Over at Southern News, Thomas Schreiner talks with Andrew Smith about his new book Faith Alone: The Doctrine of Justification, which is the first book to release in The 5 Solas Series, edited by Matthew Barrett. Here is the start of that conversation:

It’s been nearly 500 years since the start of the Protestant Reformation and the doctrine of justification is just as important as ever, writes Thomas R. Schreiner in Faith Alone, which released Sept. 15. Treasured doctrines of the Reformers like justification and imputation are still worth defending, despite criticism from Catholics and evangelicals alike.

faithalone_comp_loresSchreiner, James Buchanan Harrison Professor of New Testament Interpretation at Southern Seminary and associate dean of the School of Theology, contributed Faith Alone as the first in Zondervan’s “Five Solas” series to coincide with the 500th anniversary of the beginning of the Reformation in 2017.
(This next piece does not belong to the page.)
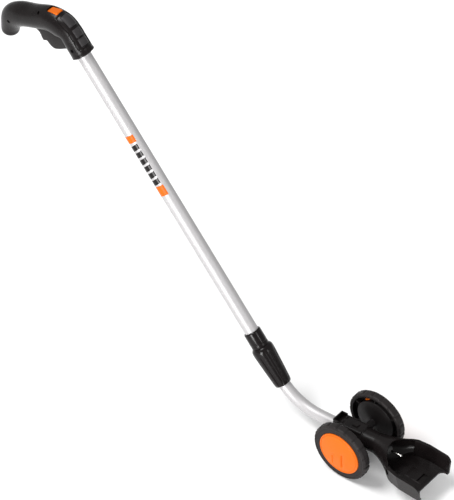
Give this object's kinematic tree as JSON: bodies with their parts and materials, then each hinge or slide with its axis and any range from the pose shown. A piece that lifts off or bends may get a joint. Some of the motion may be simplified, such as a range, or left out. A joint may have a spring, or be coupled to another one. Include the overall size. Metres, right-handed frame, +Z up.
{
  "type": "grass shears extension handle",
  "caption": "Long-reach grass shears handle: pistol grip with trigger, telescoping pole with twist clamp, two wheels and an open swivelling cradle for the shears.",
  "frame": {"origin": "on the ground, halfway between the back of the grip and the front of the cradle", "axes": "+X forwards, from grip to cradle; +Y the user's left, along the axle; +Z up"},
  "size_m": [0.837, 0.1068, 0.5684],
  "materials": {
    "casing_black": "fine moulded texture",
    "soft_pad": "soft, matt",
    "gloss_black": "glossy",
    "wheel_black": "satin moulded",
    "tyre": "hard, satin",
    "orange": "satin",
    "tube_aluminium": "satin anodised",
    "bush_plastic": "moulded",
    "steel": "zinc plated",
    "contact_metal": "bright nickel plate"
  },
  "bodies": {
    "handle_and_upper_tube": {"handle_shell_right": "casing_black", "handle_shell_left": "casing_black", "handle_pad": "soft_pad", "handle_collar": "gloss_black", "handle_screws": "steel", "trigger_pin": "steel", "switch_body": "bush_plastic", "switch_plunger": "bush_plastic", "trigger_spring": "steel", "lock_spring": "steel", "upper_tube": "tube_aluminium", "clamp_sleeve": "gloss_black", "clamp_collet": "bush_plastic", "mark_ends": "orange", "mark_middle": "gloss_black"},
    "trigger": {"trigger": "casing_black"},
    "lock_button": {"lock_button": "orange"},
    "twist_nut": {"twist_nut": "gloss_black"},
    "lower_pole": {"lower_tube": "tube_aluminium", "slide_bush": "bush_plastic", "head_shell_right": "casing_black", "head_shell_left": "casing_black", "head_screws": "steel", "tube_pin": "steel", "axle": "steel", "axle_washers": "steel", "axle_clips": "steel", "latch_spring": "steel"},
    "swivel_latch": {"swivel_latch": "casing_black"},
    "wheel_right": {"wheel_right": "wheel_black", "tyre_right": "tyre", "hubcap_right": "orange"},
    "wheel_left": {"wheel_left": "wheel_black", "tyre_left": "tyre", "hubcap_left": "orange"},
    "cradle": {"cradle": "casing_black", "latch_plate": "casing_black", "contact_block": "bush_plastic", "contact_pin": "contact_metal"}
  },
  "joints": [
    {"name": "trigger_pull", "type": "hinge", "parent": "handle_and_upper_tube", "child": "trigger", "pos_m": [-0.3405, 0, 0.524], "axis": [0, -1, 0], "range_deg": [0, 6], "stiffness_Nm_per_rad": 1.2, "springref_deg": -20.05, "deforming": ["trigger_spring"]},
    {"name": "lock_press", "type": "slide", "parent": "handle_and_upper_tube", "child": "lock_button", "axis": [0.2756, 0, -0.9613], "range_m": [0, 0.0022], "stiffness_N_per_m": 400, "springref_m": -0.004, "deforming": ["lock_spring"]},
    {"name": "nut_twist", "type": "hinge", "parent": "handle_and_upper_tube", "child": "twist_nut", "pos_m": [0.10173, 0, 0.09234], "axis": [-0.6534, 0, 0.757], "range_deg": [0, 150]},
    {"name": "pole_telescope", "type": "slide", "parent": "handle_and_upper_tube", "child": "lower_pole", "axis": [0.6534, 0, -0.757], "range_m": [0, 0.3]},
    {"name": "wheel_right_spin", "type": "hinge", "parent": "lower_pole", "child": "wheel_right", "pos_m": [0.2765, 0, 0.049], "axis": [0, 1, 0], "continuous": true},
    {"name": "wheel_left_spin", "type": "hinge", "parent": "lower_pole", "child": "wheel_left", "pos_m": [0.2765, 0, 0.049], "axis": [0, 1, 0], "continuous": true},
    {"name": "cradle_swivel", "type": "hinge", "parent": "lower_pole", "child": "cradle", "pos_m": [0.2864, 0, 0.05039], "axis": [0.9903, 0, 0.1392], "range_deg": [-90, 90]},
    {"name": "latch_slide", "type": "slide", "parent": "lower_pole", "child": "swivel_latch", "axis": [-0.9903, 0, -0.1392], "range_m": [0, 0.003], "stiffness_N_per_m": 300, "springref_m": -0.004, "deforming": ["latch_spring"]}
  ]
}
In recent years, scholars have raised numerous arguments against key Protestant theologies: Douglas Campbell’s critique of “justification theory,” Roman Catholic Frank Beckwith’s synergistic understanding of salvation, and the New Perspective’s criticism of the doctrine of imputation. These doctrines not only remain thoroughly biblical, Schreiner says, but pastorally vital.

“Pastorally, it’s of huge comfort to people,” Schreiner said during an interview. “Because when we stand before Christ, if we need a perfect righteousness — and I think we do — then it’s only going to come from the righteousness of Christ that’s credited to us, counted to us.”

Despite attempts from both Catholics and evangelicals to find common ground, Schreiner says as long as Catholic teaching about the doctrine of justification remains unchanged, the Reformation must continue. As long as Catholic doctrine affirms the Council of Trent, during which the Catholic Church condemned key teaching of the Reformation, reconciliation remains impossible.

When the ecumenical statement “Evangelicals and Catholics Together” released in 1999, Catholic scholar Richard John Neuhaus countered evangelical criticism of the document by writing justification wasn’t important enough to cause schism. Schreiner said that begs the question, since Protestants from the beginning have claimed justification is critically important. Other attempts at unity are no more successful in Schreiner’s eyes. …

Read the rest of this interview.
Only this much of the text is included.